The catch is that September's window narrows: Columbus Day weekend marks the practical end of the season for most restaurants and activities. September rentals are excellent value; October requires more planning around what's actually open.
Fall and Off-Season
October on Shelter Island has its own character — the fall foliage on the preserve oaks is genuine, the population drops to something closer to the island's year-round base of about 3,000, and the quiet takes on a different quality. Most restaurants close by mid-October. Marie Eiffel and a few other establishments maintain limited service. The ferry runs reduced off-season schedules but remains operational. Mashomack Preserve is open year-round and particularly beautiful in October and November with fewer insects and dramatic foliage.

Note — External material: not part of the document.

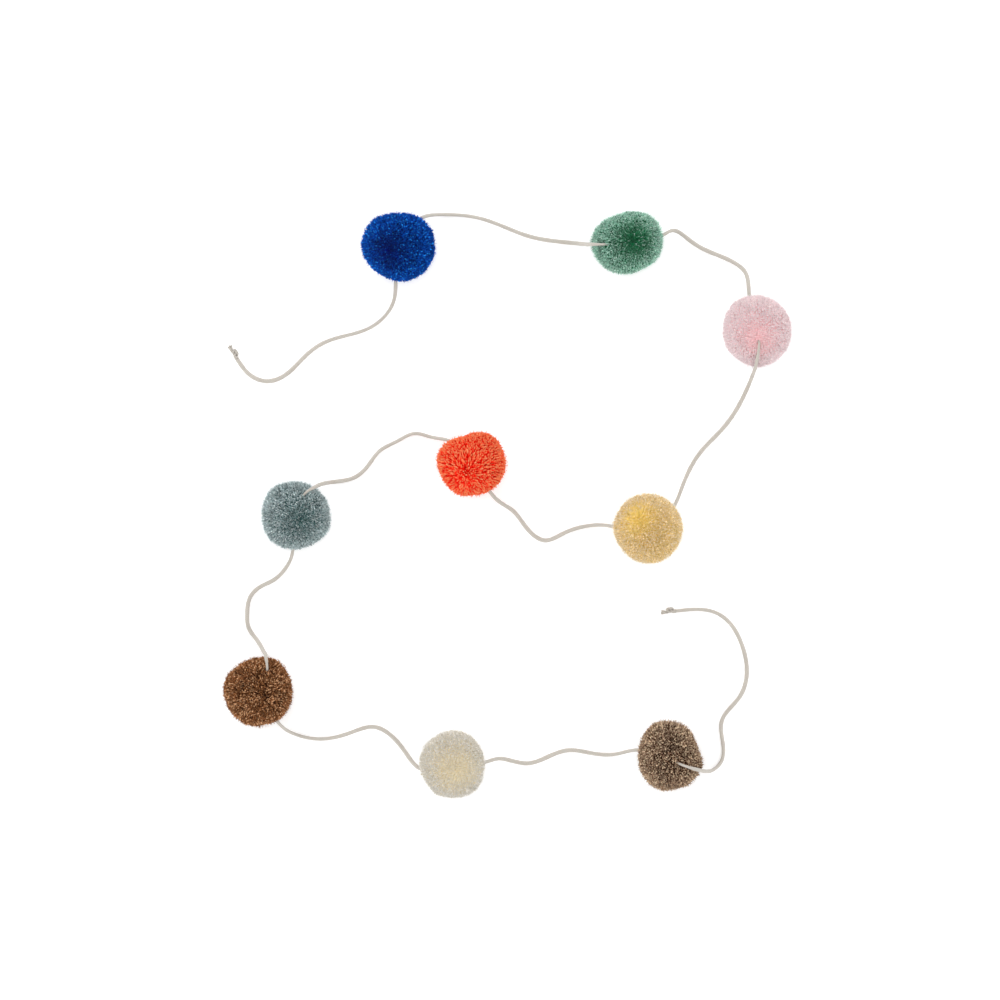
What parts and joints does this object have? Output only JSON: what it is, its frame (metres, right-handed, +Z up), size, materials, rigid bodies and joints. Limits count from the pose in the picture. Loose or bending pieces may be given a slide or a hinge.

Winter on Shelter Island is quiet by any measure. The year-round community is small, concentrated in the Heights and around the harbor, and the island has a genuine off-season character that long-term residents value. It is not a destination for casual winter visitors without a specific plan or people to see, but for those with connections to the island it can be a restorative alternative to winter in the city.
The Maritime Advantage
Shelter Island's position surrounded by water creates a microclimate that differs meaningfully from the mainland. In summer, the water keeps the island cooler than Riverhead or even Sag Harbor on inland-feeling hot days; the sea breeze off Dering Harbor is reliable through most afternoons. In fall and winter, the same water holds warmth, keeping the island several degrees milder than inland areas. The island very rarely sees the ice storms and accumulating snowfall that affect central Long Island in winter.
This maritime moderation is part of what has made the island a favored destination since the resort era of the 1870s, when the Shelter Island Heights was developed precisely because of its breezy, water-cooled summer character — before air conditioning existed and when the ability to sleep comfortably in August was a genuine luxury.